With cloud-native design, updates can be smaller and more frequent. That matters because a small release is easier to test, easier to track, and easier to roll back if something looks off. Instead of holding everything for a huge quarterly launch, teams can ship improvements week by week, sometimes day by day.
Another advantage is modular architecture. When systems are broken into smaller services, a change to pricing or onboarding does not have to trigger a chain reaction across the whole stack. You can improve one part without rewriting ten others.
Cloud-native platforms also reduce the pain of growth. If usage spikes, you scale capacity without buying new hardware or waiting for long maintenance windows. And because monitoring is built in, teams can see issues early and fix them before customers feel them.
In simple terms, cloud-native helps telecoms move faster because it removes friction, lowers risk, and makes speed repeatable.
How Automation Reduces Cost and Errors
Automation is what stops small tasks from turning into daily chaos. In telecom it can run the boring stuff, like activations, plan changes, and bill adjustments, the same way every time.
Below are five areas where it cuts cost, reduces mistakes, and speeds up support.
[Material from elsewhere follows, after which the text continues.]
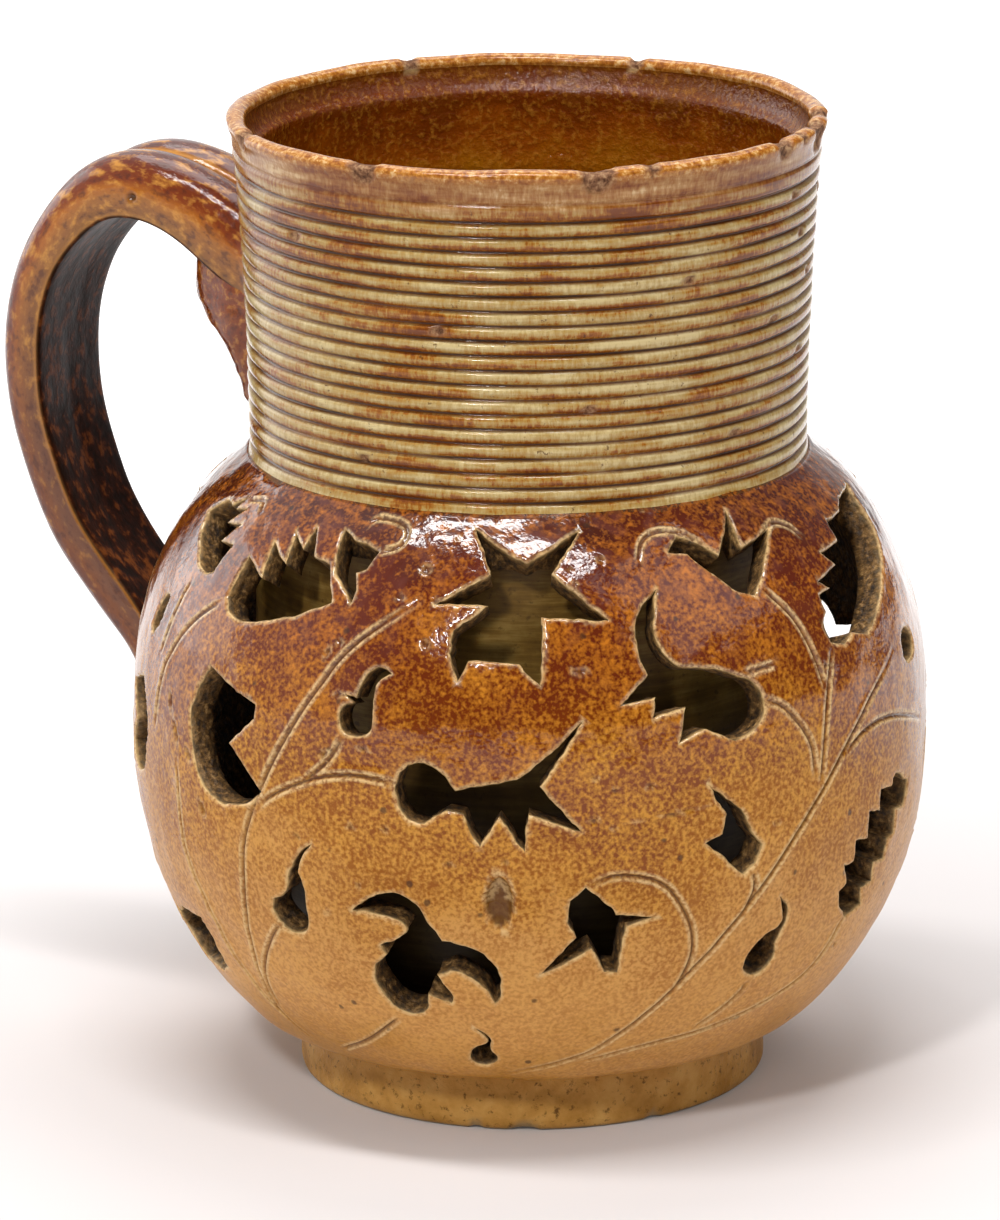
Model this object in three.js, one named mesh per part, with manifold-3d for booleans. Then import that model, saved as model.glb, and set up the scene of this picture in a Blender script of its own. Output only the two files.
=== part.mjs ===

1. Removing Manual Work from Core Telecom Processes
A lot of teams still copy details from one screen to another, then chase someone to click “approve”. Automation can join those steps up. An order comes in, checks run, the service is provisioned, and the customer gets a confirmation.
Fewer handoffs means fewer delays. It also means your best people are not stuck doing keyboard work all week, so they focus on real wins.
2. Reducing Human Error in High-Volume Operations
When you process thousands of orders, tiny mistakes become expensive fast. One wrong address, one missed discount, one late port and support lights up.
Automation applies the same rules every time, so fewer orders get stuck and fewer bills need fixing. You also get clean logs, which makes audits and partner disputes easier. Consistency is dull, but it saves money, especially when volumes spike overnight.
3. Faster Issue Resolution Through Automated Workflows
Most faults are not mysterious, they are repeatable. A modem drops, a SIM fails, a payment bounces. With automation, alerts can trigger checks, open the right ticket, and send a quick update to the customer.
That alone reduces angry follow-ups. For simple issues, the workflow can fix it on the spot, or guide support with a clear next step, before the problem turns into churn.
4. Lower Operating Costs Without Cutting Service Quality
Cutting costs by squeezing teams usually backfires. People rush, quality drops, and you pay later in rework. Automation reduces cost by removing waste. Fewer manual steps means fewer errors, fewer credits, and fewer long calls.
It also shortens training time for new staff, because the workflow guides them. The customer experience improves because the process is smoother, and it is easier to scale safely too.
5. Creating Space for Teams to Focus on Higher-Value Work
The best benefit is what you do with the time you get back. Instead of firefighting, teams can fix root causes, simplify offers, and improve self-serve flows. Leaders also get clearer numbers, because work is tracked automatically.
That makes planning less guesswork. Automation does not remove people from the picture. It gives them space to do their best work, and feel proud of the result.
Conclusion
Legacy telecom systems do not just slow the tech team down. They slow the whole business down, because every change carries hidden risk.
Digital transformation is not a big “switch” you flip. It is a series of smaller upgrades that remove friction, one layer at a time.
Cloud-native platforms help you ship updates in smaller pieces, more often, with less drama. Automation then keeps daily work clean, consistent, and cheaper to run.
If legacy telecom systems stay in charge, speed will always feel out of reach. The telcos that pull ahead will make change routine, listen closely to customers, and keep simplifying how they build and run services.